Reproduce exactly the lines below from the one containing "build_cage_and_balls(cage_axis)" through the one containing "points = [vertex.co", including both, and nothing else.

··· Working data ···

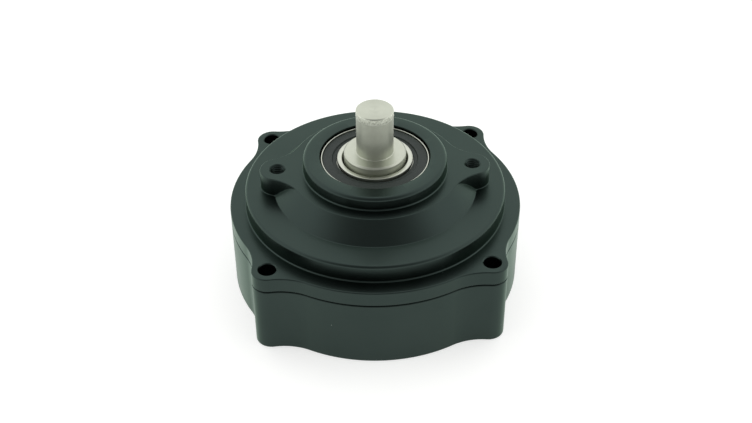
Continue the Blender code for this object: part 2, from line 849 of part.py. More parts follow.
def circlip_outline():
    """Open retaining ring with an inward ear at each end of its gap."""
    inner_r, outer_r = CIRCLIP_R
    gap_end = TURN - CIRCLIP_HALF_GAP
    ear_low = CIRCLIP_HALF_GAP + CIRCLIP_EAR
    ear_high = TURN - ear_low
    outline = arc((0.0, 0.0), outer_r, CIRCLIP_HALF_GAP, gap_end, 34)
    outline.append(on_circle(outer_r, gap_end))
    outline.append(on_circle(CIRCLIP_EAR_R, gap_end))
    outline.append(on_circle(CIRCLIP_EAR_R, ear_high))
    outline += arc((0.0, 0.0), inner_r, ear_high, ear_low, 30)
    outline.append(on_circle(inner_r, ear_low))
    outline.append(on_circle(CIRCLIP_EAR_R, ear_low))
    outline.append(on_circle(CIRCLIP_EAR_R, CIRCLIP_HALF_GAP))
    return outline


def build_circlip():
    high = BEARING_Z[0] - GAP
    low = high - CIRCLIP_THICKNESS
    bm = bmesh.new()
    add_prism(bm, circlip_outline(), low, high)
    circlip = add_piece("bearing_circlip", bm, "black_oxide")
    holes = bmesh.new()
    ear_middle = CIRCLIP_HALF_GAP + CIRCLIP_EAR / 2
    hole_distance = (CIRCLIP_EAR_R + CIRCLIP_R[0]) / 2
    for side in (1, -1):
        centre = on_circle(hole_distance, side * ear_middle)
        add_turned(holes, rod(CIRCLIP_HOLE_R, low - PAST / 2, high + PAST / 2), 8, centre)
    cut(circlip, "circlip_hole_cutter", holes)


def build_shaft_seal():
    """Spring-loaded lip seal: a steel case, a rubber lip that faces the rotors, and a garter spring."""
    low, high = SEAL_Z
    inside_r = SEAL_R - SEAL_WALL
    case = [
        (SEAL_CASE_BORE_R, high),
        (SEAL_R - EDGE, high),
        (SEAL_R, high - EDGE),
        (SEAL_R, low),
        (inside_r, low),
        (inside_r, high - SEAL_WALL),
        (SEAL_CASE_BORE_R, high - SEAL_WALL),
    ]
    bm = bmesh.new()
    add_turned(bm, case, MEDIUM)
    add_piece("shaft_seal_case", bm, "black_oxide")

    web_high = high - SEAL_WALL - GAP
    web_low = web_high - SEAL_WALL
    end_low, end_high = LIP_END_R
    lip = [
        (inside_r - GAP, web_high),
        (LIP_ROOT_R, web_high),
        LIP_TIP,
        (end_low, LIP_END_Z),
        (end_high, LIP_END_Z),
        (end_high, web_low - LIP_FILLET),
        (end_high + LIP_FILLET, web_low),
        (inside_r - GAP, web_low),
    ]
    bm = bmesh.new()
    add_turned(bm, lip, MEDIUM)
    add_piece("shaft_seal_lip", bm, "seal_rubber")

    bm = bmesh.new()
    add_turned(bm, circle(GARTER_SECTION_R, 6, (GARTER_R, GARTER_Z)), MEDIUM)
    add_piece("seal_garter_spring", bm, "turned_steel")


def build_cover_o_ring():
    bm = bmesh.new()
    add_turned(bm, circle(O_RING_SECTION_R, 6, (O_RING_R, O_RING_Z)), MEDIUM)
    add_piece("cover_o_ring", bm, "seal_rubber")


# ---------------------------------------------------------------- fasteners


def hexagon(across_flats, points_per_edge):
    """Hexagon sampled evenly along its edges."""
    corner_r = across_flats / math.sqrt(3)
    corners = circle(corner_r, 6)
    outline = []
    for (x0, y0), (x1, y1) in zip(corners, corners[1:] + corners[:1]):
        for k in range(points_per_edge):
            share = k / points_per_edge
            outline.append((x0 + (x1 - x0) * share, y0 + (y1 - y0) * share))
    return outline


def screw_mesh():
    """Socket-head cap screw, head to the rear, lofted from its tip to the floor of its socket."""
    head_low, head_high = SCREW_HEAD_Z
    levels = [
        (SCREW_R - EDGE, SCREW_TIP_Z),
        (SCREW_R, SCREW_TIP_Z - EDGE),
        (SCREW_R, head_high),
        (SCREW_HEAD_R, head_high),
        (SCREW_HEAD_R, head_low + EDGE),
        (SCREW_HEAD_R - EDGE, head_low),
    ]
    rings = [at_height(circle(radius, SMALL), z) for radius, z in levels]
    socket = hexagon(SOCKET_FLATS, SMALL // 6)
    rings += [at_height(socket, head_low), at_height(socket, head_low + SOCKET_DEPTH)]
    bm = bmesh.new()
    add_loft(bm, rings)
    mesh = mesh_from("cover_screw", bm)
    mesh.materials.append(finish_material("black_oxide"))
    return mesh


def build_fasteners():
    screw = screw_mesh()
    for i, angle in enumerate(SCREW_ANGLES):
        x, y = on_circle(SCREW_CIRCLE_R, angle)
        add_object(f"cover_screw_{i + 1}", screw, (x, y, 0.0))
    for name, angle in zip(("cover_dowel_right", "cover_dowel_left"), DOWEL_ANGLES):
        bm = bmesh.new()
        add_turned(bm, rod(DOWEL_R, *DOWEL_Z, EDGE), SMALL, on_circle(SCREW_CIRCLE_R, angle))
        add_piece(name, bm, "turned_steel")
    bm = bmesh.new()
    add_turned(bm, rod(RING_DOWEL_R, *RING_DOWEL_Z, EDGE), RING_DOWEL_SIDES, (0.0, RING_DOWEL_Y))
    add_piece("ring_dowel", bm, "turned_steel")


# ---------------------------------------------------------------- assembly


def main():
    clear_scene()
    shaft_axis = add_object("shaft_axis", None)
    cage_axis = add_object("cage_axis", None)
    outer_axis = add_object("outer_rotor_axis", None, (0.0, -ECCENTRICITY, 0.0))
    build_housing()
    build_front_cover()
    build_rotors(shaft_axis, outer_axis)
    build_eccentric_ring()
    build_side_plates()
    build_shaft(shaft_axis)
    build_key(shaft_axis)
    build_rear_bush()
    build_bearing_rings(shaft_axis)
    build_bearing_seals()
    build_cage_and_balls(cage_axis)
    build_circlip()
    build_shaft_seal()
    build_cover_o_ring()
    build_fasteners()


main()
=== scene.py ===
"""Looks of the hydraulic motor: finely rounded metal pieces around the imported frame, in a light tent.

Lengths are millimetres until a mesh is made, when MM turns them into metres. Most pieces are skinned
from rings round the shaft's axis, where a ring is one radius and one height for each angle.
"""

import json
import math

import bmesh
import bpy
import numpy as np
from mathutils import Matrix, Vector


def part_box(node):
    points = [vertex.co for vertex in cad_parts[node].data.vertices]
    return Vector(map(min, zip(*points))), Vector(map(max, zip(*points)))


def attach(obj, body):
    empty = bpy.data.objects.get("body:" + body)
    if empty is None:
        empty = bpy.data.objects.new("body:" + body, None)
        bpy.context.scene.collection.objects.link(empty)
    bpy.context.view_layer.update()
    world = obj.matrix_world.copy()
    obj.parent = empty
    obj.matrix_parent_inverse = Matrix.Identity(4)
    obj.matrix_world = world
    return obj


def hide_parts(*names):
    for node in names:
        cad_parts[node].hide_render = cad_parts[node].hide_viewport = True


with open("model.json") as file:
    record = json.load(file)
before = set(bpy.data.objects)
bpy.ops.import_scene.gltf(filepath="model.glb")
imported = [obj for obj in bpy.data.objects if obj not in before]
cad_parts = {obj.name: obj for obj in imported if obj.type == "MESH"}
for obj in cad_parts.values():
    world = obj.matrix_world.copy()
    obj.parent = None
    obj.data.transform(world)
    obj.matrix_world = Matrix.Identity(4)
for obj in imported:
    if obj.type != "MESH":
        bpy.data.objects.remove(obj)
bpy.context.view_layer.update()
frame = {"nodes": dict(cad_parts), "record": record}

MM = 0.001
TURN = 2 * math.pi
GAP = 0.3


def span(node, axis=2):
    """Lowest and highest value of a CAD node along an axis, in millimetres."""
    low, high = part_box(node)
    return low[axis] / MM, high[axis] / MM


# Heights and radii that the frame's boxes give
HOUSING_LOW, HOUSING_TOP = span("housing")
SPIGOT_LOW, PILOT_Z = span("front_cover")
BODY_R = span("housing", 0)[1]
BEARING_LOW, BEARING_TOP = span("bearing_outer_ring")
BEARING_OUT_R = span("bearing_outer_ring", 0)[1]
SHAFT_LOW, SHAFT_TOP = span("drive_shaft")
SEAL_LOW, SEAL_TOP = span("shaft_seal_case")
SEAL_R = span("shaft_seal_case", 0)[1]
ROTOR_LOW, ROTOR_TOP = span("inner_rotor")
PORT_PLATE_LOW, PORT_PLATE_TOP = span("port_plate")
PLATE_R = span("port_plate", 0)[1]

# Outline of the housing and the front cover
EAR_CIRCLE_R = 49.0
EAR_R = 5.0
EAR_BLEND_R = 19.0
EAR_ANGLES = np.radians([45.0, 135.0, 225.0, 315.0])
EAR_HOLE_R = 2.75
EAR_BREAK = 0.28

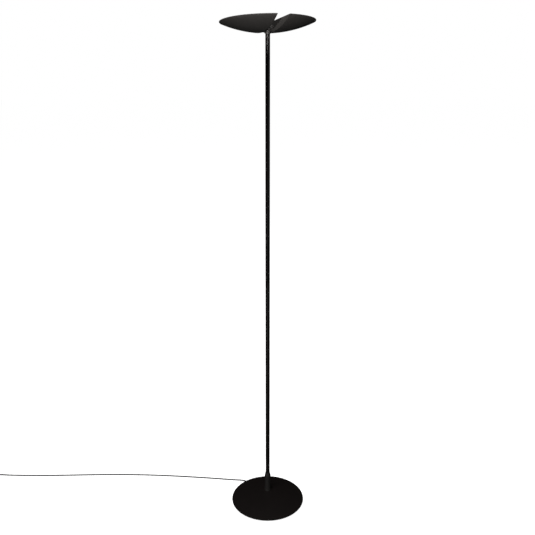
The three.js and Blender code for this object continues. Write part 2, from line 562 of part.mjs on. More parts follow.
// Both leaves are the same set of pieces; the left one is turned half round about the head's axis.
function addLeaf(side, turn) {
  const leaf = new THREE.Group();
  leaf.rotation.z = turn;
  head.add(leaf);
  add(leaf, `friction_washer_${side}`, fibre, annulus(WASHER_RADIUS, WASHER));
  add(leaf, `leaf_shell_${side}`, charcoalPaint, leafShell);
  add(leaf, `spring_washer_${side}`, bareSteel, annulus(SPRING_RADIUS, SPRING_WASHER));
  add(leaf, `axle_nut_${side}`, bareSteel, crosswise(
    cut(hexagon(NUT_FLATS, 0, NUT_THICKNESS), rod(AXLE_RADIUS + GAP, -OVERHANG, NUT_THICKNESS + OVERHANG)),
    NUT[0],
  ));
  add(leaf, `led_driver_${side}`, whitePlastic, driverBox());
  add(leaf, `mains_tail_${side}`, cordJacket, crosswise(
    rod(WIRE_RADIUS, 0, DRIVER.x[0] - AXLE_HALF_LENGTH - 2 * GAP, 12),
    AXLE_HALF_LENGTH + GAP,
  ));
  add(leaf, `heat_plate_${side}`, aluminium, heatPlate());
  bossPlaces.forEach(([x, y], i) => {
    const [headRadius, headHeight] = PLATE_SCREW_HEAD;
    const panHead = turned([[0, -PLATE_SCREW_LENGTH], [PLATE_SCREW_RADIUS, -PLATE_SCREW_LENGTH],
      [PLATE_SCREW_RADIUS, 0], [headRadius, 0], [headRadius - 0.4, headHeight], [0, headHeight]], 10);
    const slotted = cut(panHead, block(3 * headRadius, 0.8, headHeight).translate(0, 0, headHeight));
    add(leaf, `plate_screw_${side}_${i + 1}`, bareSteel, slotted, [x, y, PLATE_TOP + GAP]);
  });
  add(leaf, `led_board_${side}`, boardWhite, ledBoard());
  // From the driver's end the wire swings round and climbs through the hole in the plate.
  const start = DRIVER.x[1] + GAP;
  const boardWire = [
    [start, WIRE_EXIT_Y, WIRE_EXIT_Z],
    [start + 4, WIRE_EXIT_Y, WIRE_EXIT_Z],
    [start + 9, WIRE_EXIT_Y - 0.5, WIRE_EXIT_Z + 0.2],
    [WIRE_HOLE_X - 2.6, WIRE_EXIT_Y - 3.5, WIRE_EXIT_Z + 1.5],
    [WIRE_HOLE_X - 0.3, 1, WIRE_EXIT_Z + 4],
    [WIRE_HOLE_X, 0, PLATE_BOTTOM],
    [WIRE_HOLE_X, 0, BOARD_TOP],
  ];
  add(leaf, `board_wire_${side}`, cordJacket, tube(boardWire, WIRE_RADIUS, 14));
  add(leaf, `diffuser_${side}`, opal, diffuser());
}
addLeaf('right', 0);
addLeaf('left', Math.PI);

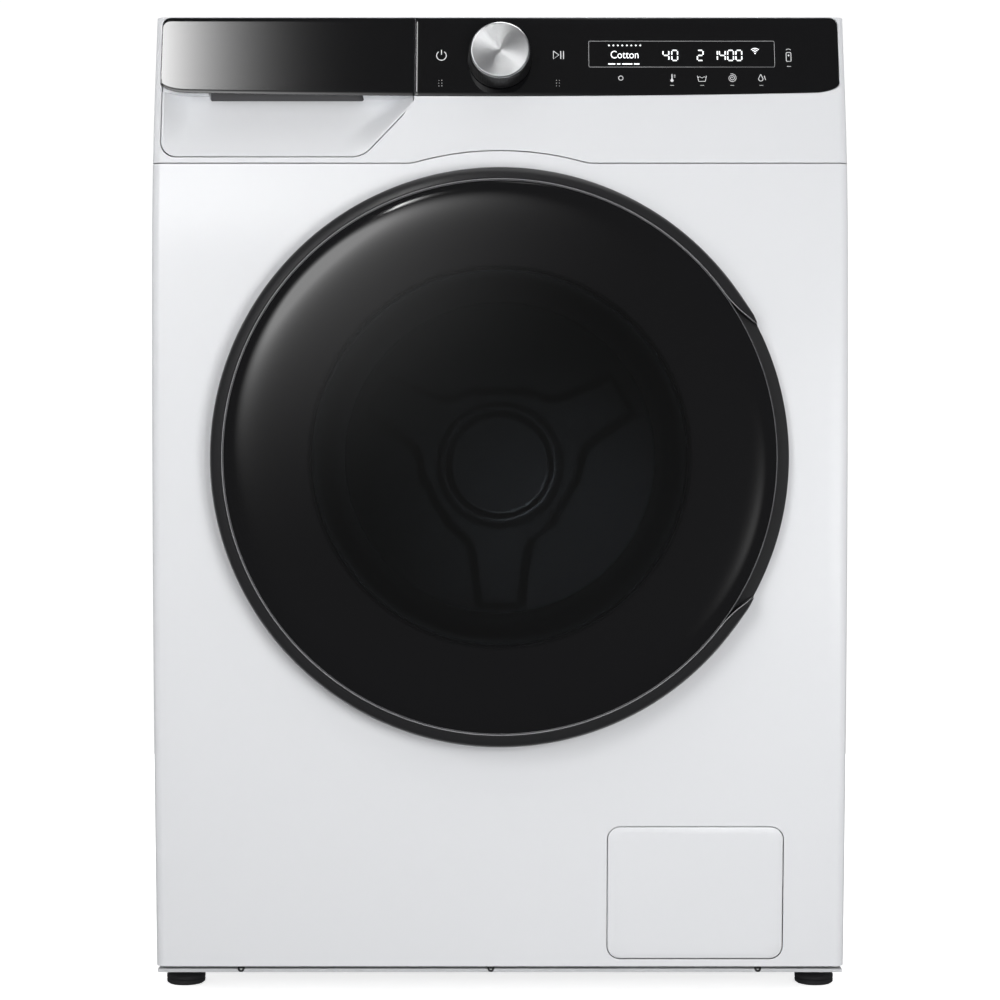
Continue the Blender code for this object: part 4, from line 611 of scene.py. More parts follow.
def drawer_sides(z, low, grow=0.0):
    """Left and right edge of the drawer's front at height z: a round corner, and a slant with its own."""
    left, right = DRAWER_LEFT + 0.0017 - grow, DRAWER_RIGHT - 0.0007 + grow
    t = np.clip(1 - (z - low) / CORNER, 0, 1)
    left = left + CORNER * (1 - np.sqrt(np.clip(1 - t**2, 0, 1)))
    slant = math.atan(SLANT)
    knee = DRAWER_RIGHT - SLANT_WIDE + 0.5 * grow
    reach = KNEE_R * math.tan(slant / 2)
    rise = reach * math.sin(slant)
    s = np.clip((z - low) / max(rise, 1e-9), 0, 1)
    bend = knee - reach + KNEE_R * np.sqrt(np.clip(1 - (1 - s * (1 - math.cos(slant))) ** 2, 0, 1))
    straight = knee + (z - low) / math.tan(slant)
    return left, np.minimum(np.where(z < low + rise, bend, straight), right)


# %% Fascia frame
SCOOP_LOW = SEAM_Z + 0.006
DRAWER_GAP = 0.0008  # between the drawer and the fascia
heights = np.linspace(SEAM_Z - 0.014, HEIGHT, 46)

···

Response to this task →
    build_cage_and_balls(cage_axis)
    build_circlip()
    build_shaft_seal()
    build_cover_o_ring()
    build_fasteners()


main()
=== scene.py ===
"""Looks of the hydraulic motor: finely rounded metal pieces around the imported frame, in a light tent.

Lengths are millimetres until a mesh is made, when MM turns them into metres. Most pieces are skinned
from rings round the shaft's axis, where a ring is one radius and one height for each angle.
"""

import json
import math

import bmesh
import bpy
import numpy as np
from mathutils import Matrix, Vector


def part_box(node):
    points = [vertex.co for vertex in cad_parts[node].data.vertices]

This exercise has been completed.